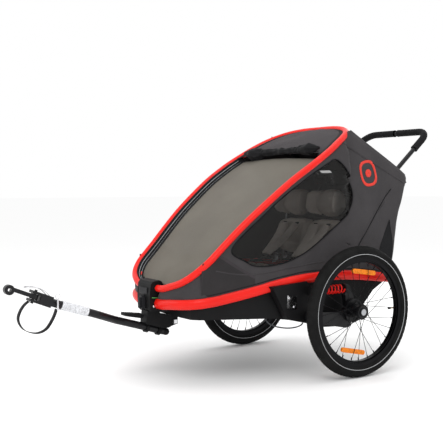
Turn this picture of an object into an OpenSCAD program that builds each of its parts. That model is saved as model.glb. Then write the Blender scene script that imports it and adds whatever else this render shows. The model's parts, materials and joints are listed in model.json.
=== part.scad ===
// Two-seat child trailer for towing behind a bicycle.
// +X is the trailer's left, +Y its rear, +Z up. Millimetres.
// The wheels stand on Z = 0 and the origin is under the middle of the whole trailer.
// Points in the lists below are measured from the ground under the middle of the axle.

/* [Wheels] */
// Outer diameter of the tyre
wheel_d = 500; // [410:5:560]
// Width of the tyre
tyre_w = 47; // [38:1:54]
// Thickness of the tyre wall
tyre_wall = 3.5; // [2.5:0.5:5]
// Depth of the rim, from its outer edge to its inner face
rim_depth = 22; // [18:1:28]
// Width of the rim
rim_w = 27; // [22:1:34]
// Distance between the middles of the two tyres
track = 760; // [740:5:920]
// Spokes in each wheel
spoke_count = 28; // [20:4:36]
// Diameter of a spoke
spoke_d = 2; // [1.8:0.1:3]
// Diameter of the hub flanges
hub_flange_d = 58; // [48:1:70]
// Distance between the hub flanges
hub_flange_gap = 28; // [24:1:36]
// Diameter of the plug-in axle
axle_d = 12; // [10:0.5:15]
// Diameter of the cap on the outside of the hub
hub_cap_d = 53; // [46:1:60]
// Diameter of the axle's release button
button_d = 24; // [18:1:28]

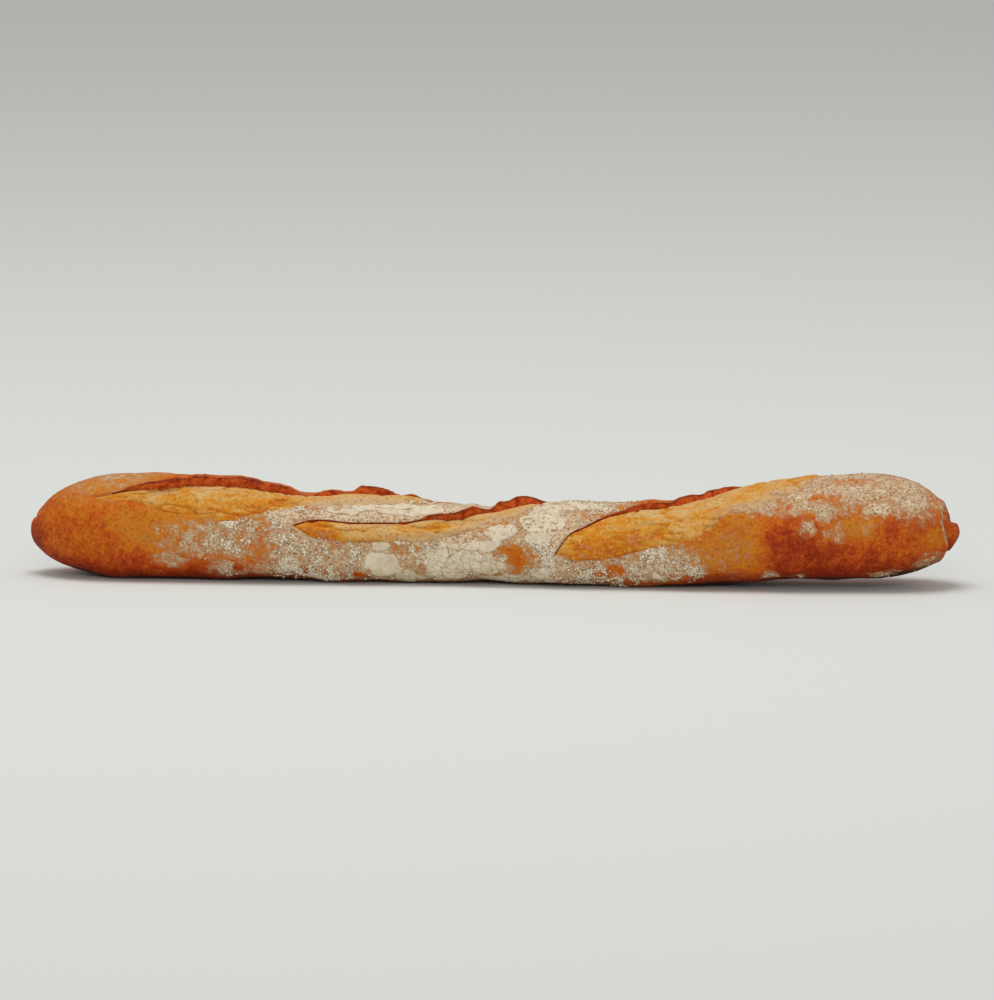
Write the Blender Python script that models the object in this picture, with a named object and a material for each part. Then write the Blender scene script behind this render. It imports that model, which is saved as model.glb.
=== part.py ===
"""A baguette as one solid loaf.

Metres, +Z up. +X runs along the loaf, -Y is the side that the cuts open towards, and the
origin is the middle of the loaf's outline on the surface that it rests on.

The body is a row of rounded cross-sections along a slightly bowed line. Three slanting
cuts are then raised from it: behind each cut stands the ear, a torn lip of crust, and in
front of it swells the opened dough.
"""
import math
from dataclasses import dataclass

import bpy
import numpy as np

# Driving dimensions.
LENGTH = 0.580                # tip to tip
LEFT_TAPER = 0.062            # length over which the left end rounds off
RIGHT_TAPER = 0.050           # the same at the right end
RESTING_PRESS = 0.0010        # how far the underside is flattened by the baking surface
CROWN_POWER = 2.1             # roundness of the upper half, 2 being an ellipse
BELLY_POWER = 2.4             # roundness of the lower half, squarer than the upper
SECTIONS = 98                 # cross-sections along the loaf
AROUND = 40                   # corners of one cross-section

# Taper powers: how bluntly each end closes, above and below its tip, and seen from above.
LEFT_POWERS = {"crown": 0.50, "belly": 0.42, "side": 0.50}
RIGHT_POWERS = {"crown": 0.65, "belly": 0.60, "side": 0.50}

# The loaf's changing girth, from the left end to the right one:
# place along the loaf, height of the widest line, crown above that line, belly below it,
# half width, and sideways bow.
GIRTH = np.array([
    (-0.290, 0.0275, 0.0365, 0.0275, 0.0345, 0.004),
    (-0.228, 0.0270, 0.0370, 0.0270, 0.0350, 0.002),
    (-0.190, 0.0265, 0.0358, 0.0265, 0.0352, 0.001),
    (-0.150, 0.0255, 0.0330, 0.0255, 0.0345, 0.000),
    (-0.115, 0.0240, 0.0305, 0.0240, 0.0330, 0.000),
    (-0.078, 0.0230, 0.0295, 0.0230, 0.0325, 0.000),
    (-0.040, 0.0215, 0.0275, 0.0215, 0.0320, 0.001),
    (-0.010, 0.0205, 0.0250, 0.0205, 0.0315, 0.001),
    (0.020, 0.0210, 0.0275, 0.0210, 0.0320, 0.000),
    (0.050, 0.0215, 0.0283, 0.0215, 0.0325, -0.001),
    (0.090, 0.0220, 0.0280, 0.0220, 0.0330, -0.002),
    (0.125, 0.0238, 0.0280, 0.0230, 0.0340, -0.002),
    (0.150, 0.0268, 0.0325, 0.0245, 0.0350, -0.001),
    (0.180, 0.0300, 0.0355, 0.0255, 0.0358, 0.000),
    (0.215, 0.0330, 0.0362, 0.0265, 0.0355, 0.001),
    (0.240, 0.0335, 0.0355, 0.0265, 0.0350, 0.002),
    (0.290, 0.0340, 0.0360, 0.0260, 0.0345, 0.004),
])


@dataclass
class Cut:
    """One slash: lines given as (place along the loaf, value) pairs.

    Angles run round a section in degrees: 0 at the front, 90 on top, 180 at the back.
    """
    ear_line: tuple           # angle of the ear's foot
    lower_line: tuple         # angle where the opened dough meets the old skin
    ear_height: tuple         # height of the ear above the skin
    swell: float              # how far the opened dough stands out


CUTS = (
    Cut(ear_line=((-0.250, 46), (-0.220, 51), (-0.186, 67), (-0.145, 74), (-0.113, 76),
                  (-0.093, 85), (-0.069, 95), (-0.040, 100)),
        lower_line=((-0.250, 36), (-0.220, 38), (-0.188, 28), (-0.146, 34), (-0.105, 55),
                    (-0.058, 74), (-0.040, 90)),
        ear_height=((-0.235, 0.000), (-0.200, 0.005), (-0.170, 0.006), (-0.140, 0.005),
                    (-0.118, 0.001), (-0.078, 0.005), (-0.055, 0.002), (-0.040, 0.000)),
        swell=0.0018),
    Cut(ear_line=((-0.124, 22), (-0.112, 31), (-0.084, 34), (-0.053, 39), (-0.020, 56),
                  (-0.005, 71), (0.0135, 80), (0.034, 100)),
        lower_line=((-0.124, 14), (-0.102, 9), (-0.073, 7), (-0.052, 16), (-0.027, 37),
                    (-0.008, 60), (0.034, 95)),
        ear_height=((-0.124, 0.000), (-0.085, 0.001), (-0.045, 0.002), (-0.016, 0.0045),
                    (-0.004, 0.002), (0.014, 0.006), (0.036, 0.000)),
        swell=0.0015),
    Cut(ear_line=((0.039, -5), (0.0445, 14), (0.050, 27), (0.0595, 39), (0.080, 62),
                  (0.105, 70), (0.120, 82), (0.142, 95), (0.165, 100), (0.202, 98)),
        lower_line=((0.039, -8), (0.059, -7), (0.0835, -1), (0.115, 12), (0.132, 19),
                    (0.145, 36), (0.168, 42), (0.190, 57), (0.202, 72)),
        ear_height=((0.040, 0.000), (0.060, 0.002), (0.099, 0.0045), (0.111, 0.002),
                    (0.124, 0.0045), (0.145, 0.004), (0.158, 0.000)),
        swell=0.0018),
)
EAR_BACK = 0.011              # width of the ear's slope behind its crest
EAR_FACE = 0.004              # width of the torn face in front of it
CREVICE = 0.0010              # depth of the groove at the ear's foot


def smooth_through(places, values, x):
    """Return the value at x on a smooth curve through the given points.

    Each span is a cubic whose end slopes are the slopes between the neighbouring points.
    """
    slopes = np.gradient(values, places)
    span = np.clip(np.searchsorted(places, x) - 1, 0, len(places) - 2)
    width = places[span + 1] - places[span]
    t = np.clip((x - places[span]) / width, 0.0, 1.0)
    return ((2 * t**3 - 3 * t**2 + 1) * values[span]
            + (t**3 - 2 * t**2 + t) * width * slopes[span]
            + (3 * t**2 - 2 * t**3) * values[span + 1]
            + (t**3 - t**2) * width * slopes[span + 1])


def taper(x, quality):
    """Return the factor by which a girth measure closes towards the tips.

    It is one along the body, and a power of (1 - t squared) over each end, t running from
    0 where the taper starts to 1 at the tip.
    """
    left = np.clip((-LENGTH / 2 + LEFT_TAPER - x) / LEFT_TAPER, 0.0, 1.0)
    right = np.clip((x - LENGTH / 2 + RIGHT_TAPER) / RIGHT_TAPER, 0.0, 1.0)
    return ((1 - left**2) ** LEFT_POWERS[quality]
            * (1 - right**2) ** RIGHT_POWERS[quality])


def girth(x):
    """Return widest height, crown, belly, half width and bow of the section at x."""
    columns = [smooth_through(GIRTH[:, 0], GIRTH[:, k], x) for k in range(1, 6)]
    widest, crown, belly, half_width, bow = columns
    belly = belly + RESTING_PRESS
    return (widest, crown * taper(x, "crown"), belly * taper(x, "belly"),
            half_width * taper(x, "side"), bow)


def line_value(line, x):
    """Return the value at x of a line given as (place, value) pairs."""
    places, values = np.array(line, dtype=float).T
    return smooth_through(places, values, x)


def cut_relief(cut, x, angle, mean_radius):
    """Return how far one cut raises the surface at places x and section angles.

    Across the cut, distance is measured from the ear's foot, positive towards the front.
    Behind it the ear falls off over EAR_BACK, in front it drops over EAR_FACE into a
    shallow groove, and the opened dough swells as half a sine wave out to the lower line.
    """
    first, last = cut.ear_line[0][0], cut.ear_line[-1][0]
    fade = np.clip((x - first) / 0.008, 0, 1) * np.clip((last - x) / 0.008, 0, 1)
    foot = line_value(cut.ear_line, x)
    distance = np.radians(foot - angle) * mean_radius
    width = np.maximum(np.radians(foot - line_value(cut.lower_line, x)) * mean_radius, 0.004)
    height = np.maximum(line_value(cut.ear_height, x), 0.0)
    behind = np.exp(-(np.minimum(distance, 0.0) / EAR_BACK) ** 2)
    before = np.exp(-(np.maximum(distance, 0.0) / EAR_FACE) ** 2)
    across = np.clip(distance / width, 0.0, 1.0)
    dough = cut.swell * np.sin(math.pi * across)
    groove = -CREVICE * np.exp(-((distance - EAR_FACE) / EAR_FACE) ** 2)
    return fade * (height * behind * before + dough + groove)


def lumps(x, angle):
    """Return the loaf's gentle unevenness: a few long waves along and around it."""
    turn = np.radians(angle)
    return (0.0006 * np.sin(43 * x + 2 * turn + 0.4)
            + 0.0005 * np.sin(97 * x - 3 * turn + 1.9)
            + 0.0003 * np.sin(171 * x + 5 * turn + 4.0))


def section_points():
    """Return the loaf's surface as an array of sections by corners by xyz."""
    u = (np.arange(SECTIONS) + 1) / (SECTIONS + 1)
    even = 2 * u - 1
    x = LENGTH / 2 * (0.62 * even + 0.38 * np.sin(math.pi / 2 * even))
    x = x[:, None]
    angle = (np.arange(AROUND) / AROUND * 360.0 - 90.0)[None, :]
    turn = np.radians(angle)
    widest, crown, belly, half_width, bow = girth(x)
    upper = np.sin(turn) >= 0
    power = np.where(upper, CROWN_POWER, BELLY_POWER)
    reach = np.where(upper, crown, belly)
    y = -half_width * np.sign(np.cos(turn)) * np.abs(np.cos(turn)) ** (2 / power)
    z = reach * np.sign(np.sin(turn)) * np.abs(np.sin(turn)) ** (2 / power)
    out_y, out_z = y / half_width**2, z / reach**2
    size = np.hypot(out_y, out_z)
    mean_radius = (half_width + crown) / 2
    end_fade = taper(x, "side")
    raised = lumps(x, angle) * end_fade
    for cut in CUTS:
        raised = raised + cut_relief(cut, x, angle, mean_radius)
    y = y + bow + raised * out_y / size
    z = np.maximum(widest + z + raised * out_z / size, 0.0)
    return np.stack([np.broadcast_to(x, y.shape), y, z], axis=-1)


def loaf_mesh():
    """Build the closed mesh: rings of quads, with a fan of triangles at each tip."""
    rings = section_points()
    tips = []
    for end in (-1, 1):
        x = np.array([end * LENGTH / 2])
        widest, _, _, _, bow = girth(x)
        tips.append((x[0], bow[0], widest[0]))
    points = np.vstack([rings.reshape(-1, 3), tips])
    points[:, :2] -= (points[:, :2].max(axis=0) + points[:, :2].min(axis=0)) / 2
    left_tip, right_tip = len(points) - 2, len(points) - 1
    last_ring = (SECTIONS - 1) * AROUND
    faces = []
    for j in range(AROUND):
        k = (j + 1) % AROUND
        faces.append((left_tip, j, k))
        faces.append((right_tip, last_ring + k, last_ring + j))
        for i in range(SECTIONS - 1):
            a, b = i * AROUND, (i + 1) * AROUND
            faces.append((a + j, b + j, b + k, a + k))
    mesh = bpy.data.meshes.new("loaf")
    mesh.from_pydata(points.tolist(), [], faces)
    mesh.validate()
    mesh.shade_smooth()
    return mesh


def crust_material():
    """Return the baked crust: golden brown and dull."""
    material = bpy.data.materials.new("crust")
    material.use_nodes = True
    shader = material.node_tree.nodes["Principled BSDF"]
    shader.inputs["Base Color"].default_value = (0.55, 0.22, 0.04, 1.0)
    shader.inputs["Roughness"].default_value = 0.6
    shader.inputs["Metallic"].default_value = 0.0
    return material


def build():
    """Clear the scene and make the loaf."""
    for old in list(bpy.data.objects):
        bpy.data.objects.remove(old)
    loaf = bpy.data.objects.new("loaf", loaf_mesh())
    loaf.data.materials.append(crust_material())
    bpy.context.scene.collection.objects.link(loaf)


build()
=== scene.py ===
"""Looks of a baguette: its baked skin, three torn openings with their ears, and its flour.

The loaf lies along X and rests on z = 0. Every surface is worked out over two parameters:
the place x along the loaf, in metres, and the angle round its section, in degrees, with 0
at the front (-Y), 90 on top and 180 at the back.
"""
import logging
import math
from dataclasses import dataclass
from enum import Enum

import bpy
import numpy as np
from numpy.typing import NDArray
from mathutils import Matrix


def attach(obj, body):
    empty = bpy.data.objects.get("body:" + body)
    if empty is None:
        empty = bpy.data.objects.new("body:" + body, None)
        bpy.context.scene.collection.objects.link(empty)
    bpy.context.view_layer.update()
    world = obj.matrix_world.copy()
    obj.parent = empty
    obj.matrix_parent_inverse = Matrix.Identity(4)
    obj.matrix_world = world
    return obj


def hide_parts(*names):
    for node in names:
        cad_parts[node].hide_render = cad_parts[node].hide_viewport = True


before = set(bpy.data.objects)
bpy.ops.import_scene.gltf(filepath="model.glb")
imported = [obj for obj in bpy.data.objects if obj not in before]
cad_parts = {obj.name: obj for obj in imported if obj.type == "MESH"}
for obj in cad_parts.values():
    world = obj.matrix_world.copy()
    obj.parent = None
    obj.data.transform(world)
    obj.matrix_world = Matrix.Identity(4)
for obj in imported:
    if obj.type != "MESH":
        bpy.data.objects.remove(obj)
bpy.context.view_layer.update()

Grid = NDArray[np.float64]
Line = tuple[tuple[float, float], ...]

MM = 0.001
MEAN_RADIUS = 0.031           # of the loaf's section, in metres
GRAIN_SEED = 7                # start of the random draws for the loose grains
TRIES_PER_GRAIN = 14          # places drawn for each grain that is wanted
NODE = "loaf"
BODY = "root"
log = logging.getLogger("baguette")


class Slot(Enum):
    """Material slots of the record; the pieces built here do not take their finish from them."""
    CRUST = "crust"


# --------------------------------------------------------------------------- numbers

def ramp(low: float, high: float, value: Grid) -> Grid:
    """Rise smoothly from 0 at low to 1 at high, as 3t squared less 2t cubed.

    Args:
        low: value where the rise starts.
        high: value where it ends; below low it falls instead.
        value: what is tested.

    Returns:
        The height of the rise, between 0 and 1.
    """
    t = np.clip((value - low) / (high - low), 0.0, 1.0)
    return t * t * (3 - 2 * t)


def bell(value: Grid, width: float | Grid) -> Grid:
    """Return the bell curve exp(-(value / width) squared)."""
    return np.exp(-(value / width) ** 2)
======
Problem:
Start with the line that contains "return material" and end with the line that contains "and its flour."; give those lines again exactly, and no others.

Exercise result:
    return material


def build():
    """Clear the scene and make the loaf."""
    for old in list(bpy.data.objects):
        bpy.data.objects.remove(old)
    loaf = bpy.data.objects.new("loaf", loaf_mesh())
    loaf.data.materials.append(crust_material())
    bpy.context.scene.collection.objects.link(loaf)


build()
=== scene.py ===
"""Looks of a baguette: its baked skin, three torn openings with their ears, and its flour.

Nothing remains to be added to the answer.